CIBC, RBC first into CMHC register, BMO goes SEC
CMHC has registered the first covered bond programmes – for CIBC and RBC – under the country’s new legal framework, a move that paves the way for a resumption of Canadian issuance, while BMO has received SEC approval to issue into the US public market.
The US Securities & Exchange Commission issued a no-action letter to Bank of Montreal yesterday (Wednesday), the same day that CIBC’s and RBC’s programmes were registered with Canada Mortgage & Housing Corp (CMHC).
“Having met the requirements of the programme, CIBC and RBC are now in a position to issue the first covered bonds under the framework,” said Douglas Stewart, interim president and chief executive officer at Canada Mortgage and Housing Corporation. “We expect that other issuers will soon have registered programmes in place.”
A legal framework dedicated to covered bonds was introduced in Canada last year, via amendments to the National Housing Act (NHA), with CMHC responsible for administering the regime and acting as registrar. The CIBC and RBC programmes were registered in accordance with requirements that CMHC unveiled in December.
Royal Bank of Canada’s programme is an amended version of its previous programme, while Canadian Imperial Bank of Commerce appears to have set up a new programme. BMO’s request to issue fully-SEC registered covered bonds also pertains to a new, registered programme, and not its existing Public Sector Covered Bond Programme, which is based on insured mortgages as collateral.
RBC was the only Canadian covered bond issuer whose cover pool was not based on CMHC-insured mortgages, which has since been prohibited as covered bond collateral under the country’s legal framework.
Moody’s yesterday said that the amendments to RBC’s Global Covered Bond Programme do not have a rating impact on the issuer’s covered bonds, and that they are “credit positive despite some negative aspects”. (See below for more.)
Meanwhile, BMO has become the third foreign, and third Canadian, covered bond issuer to receive permission from the SEC to issue fully-registered covered bonds into the US, after RBC last year and Bank of Nova Scotia (BNS) in June. This would allow BMO to access a wider US investor base than that possible via the 144A private placement issuance that has dominated US targeted covered bond supply.
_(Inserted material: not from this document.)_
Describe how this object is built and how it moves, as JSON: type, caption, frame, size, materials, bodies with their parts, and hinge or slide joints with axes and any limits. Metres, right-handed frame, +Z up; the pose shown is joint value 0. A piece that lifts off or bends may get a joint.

RBC amendments positive, no impact from Alberta floods
According to Moody’s, key amendments to RBC’s covered bond programme include: substitute assets, such as Canadian treasury bonds, limited to comprising no more than 10% of the cover pool; enhanced responsibilities of the asset monitor; inclusion in the asset coverage and amortisation tests, from July 2014, of an indexation methodology to account to movements in property values; and a prohibition on the guarantor holding cash in excess of the amount necessary to meet the guarantor’s payment obligations for an immediately succeeding six month period.
By entering into these and other amendments and becoming registered, RBC’s programme will benefit from the protections of Canada’s covered bond law, which provides legal certainty that the cover pool collateral will be available to pay covered bondholders following an issuer insolvency, said Moody’s.
It said that the protections afforded by the covered bond law as well as the oversight by CMHC are credit positives, as is another feature of the revised programme, namely allowing the guarantor to pay off a demand loan in kind.
According to the rating agency, the demand loan is the portion of the intercompany loan that the guarantor must pay back to the issuer prior to bondholders so long as the asset coverage test is passed. It represents the portion of the cover pool in excess of the required overcollateralisation amount, which is the amount of assets needed to pass the asset coverage test.
Allowing the guarantor to pay back the demand loan in kind is credit positive,” said Moody’s, “because it prevents the need to sell a large number of mortgage loans in the market following an issuer default to pay off the demand loan, which could lower the value of the mortgage loans remaining in the cover pool.”
A credit negative, however, is a limitation on the guarantor’s holding cash in excess of the amount necessary to meet its payment obligations for the immediately succeeding six month period. This is because following an issuer default, the guarantor would have to reinvest excess cash in mortgage loans, which would increase refinancing risk, unless the regulator allowed the guarantor to hold excess cash at that time or bondholders directed the guarantor to override the restriction.
The rating agency also identified negative aspects of the restriction on substitute assets, in that it reduces the flexibility to hold high quality stable investments following an issuer default.
Meanwhile, Fitch yesterday said that catastrophic floods in southern Alberta, Canada, should not negatively affect Canadian covered bonds programmes. Loans on properties located in the region represent 15% of cover pools on average, according to the rating agency.
“Regional lenders have even less exposure to Alberta in their cover pools,” it said. “We believe the Canada Mortgage & Housing Corporation mortgage insurance on the loans is another mitigant.
“Covered bond investors have recourse directly to the issuer, first and foremost, and are not reliant on cashflows generated by the assets until the issuer defaults.”